= Tomo Vladimirski =

Tomo Vladimirski (Томо Владамирски; 1904–1971) was a Macedonian painter, considered to be one of the founders of Macedonian painting.

==Career==

Artist during the War period were limited in their creativity due to necessary condition for artistic creation; therefore, the number of paintings they contributed were relatively small in quantity. Vladimirski, along with Vasilie Popovich – Cico, Dimo Todorovski, Nikola Martinoski, Borko Lazesk, are who were affected by conditions of the time. In addition to being a painter, he worked with Nikola MartinoskiIn and Vasilije Cico Popovic to create a number of stage designs.
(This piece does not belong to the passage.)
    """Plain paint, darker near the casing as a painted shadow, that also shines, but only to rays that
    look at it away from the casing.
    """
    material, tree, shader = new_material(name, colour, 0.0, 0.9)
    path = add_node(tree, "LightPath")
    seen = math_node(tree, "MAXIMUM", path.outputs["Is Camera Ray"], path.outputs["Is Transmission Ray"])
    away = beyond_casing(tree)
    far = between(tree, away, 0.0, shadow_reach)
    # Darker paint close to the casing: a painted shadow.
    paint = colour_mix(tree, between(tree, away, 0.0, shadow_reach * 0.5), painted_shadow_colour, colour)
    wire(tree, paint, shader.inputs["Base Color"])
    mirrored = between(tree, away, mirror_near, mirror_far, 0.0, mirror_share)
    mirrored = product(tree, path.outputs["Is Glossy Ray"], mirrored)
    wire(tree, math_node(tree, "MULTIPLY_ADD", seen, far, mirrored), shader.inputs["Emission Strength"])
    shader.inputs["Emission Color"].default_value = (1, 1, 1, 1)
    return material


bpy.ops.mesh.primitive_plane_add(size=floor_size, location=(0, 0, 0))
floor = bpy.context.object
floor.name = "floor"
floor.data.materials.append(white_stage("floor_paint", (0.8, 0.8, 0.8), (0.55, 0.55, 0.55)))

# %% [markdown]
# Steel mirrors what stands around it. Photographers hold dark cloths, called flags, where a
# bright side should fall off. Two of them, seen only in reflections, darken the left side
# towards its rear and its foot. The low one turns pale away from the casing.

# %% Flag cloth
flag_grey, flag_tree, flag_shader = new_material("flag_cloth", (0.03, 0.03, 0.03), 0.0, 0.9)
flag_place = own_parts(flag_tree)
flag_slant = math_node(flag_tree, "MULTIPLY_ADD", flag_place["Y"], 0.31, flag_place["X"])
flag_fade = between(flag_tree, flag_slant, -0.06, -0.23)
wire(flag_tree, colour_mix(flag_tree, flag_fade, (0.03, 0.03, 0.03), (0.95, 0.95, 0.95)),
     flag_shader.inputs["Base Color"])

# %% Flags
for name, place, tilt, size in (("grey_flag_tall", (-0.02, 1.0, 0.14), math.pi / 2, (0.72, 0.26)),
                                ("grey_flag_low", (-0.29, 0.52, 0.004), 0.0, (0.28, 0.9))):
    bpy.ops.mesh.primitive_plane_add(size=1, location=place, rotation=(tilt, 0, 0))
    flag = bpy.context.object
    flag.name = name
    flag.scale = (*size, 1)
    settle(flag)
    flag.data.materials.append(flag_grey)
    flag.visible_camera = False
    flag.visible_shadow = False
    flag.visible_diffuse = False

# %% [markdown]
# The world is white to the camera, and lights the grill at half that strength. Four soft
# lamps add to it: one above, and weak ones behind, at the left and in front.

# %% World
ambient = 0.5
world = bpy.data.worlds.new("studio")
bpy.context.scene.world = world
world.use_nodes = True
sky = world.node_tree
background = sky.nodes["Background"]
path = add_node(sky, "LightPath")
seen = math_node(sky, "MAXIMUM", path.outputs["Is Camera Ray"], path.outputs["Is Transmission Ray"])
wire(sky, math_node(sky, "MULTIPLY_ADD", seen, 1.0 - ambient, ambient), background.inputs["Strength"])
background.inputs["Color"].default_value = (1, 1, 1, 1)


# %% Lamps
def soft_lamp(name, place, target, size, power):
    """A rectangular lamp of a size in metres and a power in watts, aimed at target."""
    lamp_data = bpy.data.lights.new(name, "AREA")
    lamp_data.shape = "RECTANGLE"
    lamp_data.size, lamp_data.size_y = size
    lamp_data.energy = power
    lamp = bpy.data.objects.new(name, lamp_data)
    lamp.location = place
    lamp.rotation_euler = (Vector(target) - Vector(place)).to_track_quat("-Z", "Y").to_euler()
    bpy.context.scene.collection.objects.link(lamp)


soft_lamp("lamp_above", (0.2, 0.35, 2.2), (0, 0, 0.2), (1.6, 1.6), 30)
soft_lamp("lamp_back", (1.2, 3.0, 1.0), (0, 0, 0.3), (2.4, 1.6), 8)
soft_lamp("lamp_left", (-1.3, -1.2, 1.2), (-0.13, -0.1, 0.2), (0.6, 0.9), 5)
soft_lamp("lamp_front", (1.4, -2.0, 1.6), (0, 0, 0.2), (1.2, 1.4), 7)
These stage designs were reported to give the a sense of realism to the acting in the plays, operas, and ballets during the time period, post World War II.

==Painting style==
He was a landscape painter who painted the natural beauty of Macedonia. He used elements of realism in the beginning and later the phase of impressionism and retaining the lyrical expressionism. His paintings of landscapes were the most notable. Senior custodian in the National Gallery, Mirjana Talevska describes Vladimirski's work, "by describing an area, he turns his painting into a personal diary of his urges and moods". Vladimirski also created still lifes and motifs from urban panoramas with a frequent focus on the landscapes around the rivers Radika and Vardar.